Subject: SR-OCC-2022-803
From: Rolando Schneiderman
Affiliation:

Aug. 03, 2022

 



Hello, 


This comment is related to SR-OCC-2022-803 34-95327 titled "Self-Regulatory Organizations; The Options Clearing Corporation; Notice of Filing of Advance Notice Related to an Expansion of The Options Clearing Corporation’s Non- Bank Liquidity Facility Program as Part of Its Overall Liquidity Plan". 
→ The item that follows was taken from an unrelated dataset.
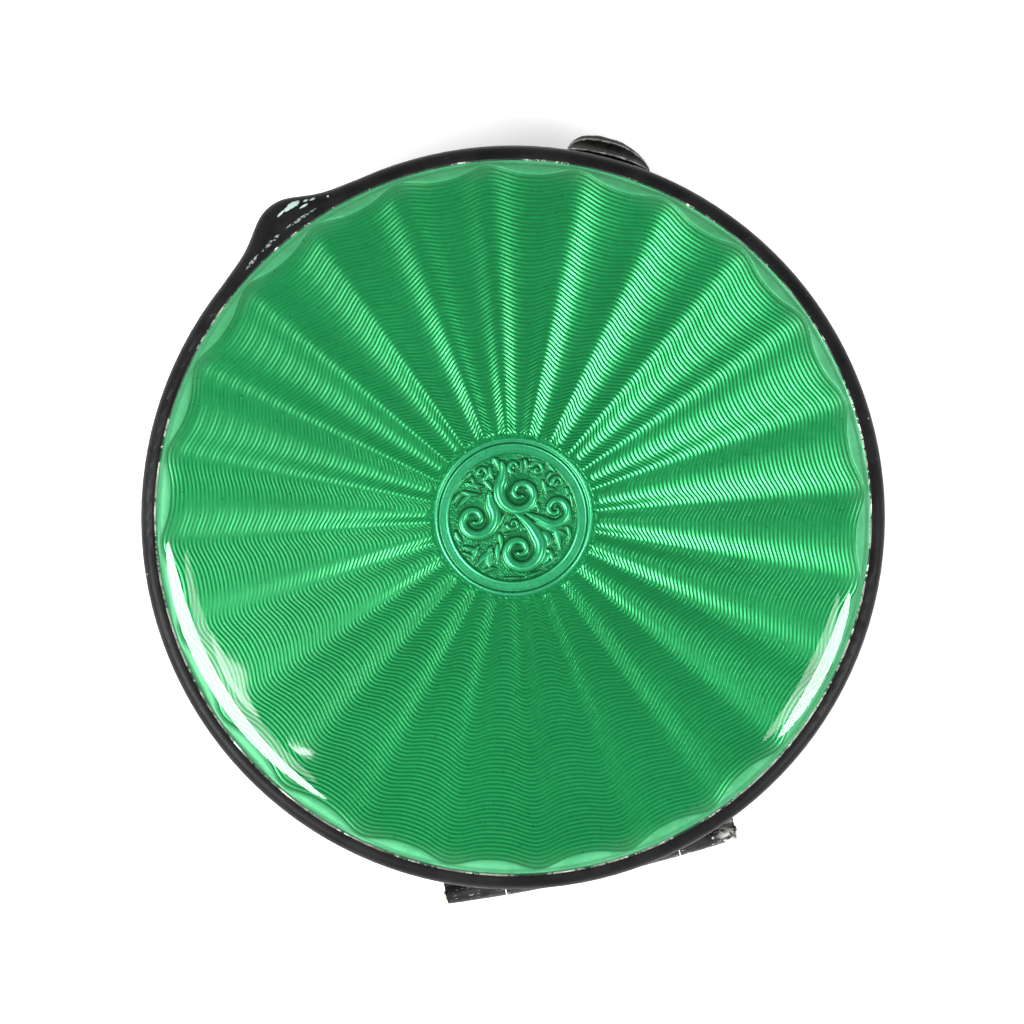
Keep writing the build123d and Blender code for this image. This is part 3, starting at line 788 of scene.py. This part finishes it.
# hug the wall and never cut through it
rad_ = np.hypot(gw[:, 0], gw[:, 1])
lim = 24.2
f_ = np.where(rad_ < lim, lim / rad_, 1)
gw[:, 0] *= f_
gw[:, 1] *= f_
gfaces = [tuple(f) for f in ring_faces(NS, NP, flip=sgn < 0)]
for i in range(NP):
    i2 = (i + 1) % NP
    c0 = (NS * NP, i, i2) if sgn > 0 else (NS * NP, i2, i)
    e0 = (NS - 1) * NP
    c1 = (NS * NP + 1, e0 + i2, e0 + i) if sgn > 0 else (NS * NP + 1, e0 + i, e0 + i2)
    gfaces += [c0, c1]
grip = make_mesh("ribbed_thumb_grip", gw, gfaces)
bm_att = grip.data.attributes.new("ridge", "FLOAT", "POINT")
bm_att.data.foreach_set("value", np.array(ridge, np.float32))
grip.data.materials.append(gp.m)
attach(grip, "base")
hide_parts("base_thumb_grip")

# ------------------------------------------------------------------ CAD nodes that stay
dress("lid_frame", black_lid)
dress("base_shell", black_base)
for n_ in ("lid_liner", "base_liner", "base_collar"):
    dress(n_, gd.m)
for n_ in ("lid_knuckle_left", "lid_knuckle_right", "base_knuckle_left", "base_knuckle_middle", "base_knuckle_right"):
    dress(n_, hg.m)
dress("hinge_pin", pn.m)

# ------------------------------------------------------------------ floor, light, camera
scene.view_settings.view_transform = "Standard"
bpy.ops.mesh.primitive_plane_add(size=3.0, location=(0, 0, -0.00005))
floor = bpy.context.object
floor.name = "floor"
fm = bpy.data.materials.new("floor_white")
fm.use_nodes = True
fb = fm.node_tree.nodes["Principled BSDF"].inputs
fb["Base Color"].default_value = (0.80, 0.80, 0.80, 1)
fb["Roughness"].default_value = 0.8
fb["Specular IOR Level"].default_value = 0.2
fb["Emission Color"].default_value = (1, 1, 1, 1)
fb["Emission Strength"].default_value = 0.50
floor.data.materials.append(fm)

# a white tent, darker overhead where the camera looks in
w = bpy.data.worlds.new("studio")
w.use_nodes = True
wt = w.node_tree
wc = wt.nodes.new("ShaderNodeTexCoord")
ws = wt.nodes.new("ShaderNodeSeparateXYZ")
wr = wt.nodes.new("ShaderNodeMapRange")
wr.interpolation_type = "SMOOTHSTEP"
for k_, v_ in (("From Min", 0.30), ("From Max", 0.93), ("To Min", WORLD_LOW), ("To Max", WORLD_TOP)):
    wr.inputs[k_].default_value = v_
wt.links.new(wc.outputs["Generated"], ws.inputs[0])
wt.links.new(ws.outputs["Z"], wr.inputs["Value"])
wt.links.new(wr.outputs["Result"], wt.nodes["Background"].inputs[1])
wt.nodes["Background"].inputs[0].default_value = (0.97, 0.985, 1.0, 1)
scene.world = w


def image_dir(image_deg, tilt_deg):
    az = math.radians(image_deg) + VIEW_TURN
    t_ = math.radians(tilt_deg)
    return Vector((math.cos(az) * math.sin(t_), math.sin(az) * math.sin(t_), math.cos(t_)))


def soft_box(name, ends, width, radiance, shape="ELLIPSE", dist=0.60):
    """A soft box whose long side runs between two directions (image angle, tilt from straight up)."""
    a_, b_ = image_dir(*ends[0]), image_dir(*ends[1])
    d = (a_ + b_).normalized()
    long_ = (b_ - a_)
    side = (long_ - d * long_.dot(d)).normalized()
    other = d.cross(side)
    li = bpy.data.lights.new(name, "AREA")
    li.shape = shape
    ln = long_.length * dist
    li.size, li.size_y = ln, width * dist
    area = ln * width * dist * (math.pi / 4 if shape == "ELLIPSE" else 1.0)
    li.energy = radiance * math.pi * area
    ob = bpy.data.objects.new(name, li)
    scene.collection.objects.link(ob)
    ob.location = d * dist + Vector((0, 0, 0.01))
    m = Matrix((side, other, d)).transposed()
    ob.rotation_mode = "QUATERNION"
    ob.rotation_quaternion = m.to_quaternion()
    ob.visible_camera = False
    return ob


for nm, ends, wd, rad_, shp in LIGHTS:
    soft_box(nm, ends, wd, rad_, shp)

cam_data = bpy.data.cameras.new("camera")
cam_data.lens = 500
cam_data.sensor_width = 36
cam = bpy.data.objects.new("camera", cam_data)
scene.collection.objects.link(cam)
half = 512 * PX * MM
dist = half / (18.0 / 500.0)
right = Vector((math.cos(VIEW_TURN), math.sin(VIEW_TURN), 0))
up = Vector((-math.sin(VIEW_TURN), math.cos(VIEW_TURN), 0))
cam.location = right * (-1.0 * PX * MM) + up * (5.4 * PX * MM) + Vector((0, 0, 10.5 * MM + dist))
cam.rotation_euler = (0, 0, VIEW_TURN)
cam_data.clip_start = 0.01
cam_data.clip_end = 10
scene.camera = cam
This proposal is also seeking to expand liquidity facilities for the OCC. In principle, additional access to capital would reduce overall risk, but the question is: Where is the money coming from? The OCC already has access to LOTS of capital, now they want more? The proposal seems to be asking that the OCC can enter new agreements with orgs "such as Pension Funds and Insurance Companies." This, to be blunt, is quite suspicious and 'smells' wrong... Why is the OCC seeking additional money from Pension funds in event of "the failure of any bank, securities or commodities clearing organization, or investment counterparty to perform any obligation to OCC when due." This rule change seems to empower speculative OCC members to get further out on a limb with their finances and leave institutions with American Citizens' pensions the job of covering the bill, but only if things go poorly of course... This proposed rule change is literally a means of distributing risk between lower risk OCC members such as Pension/Insurance Funds and more speculative members. Without any complementary rule proposal for distributing rewards, I feel very strongly that this rule should NOT BE ACCEPTED.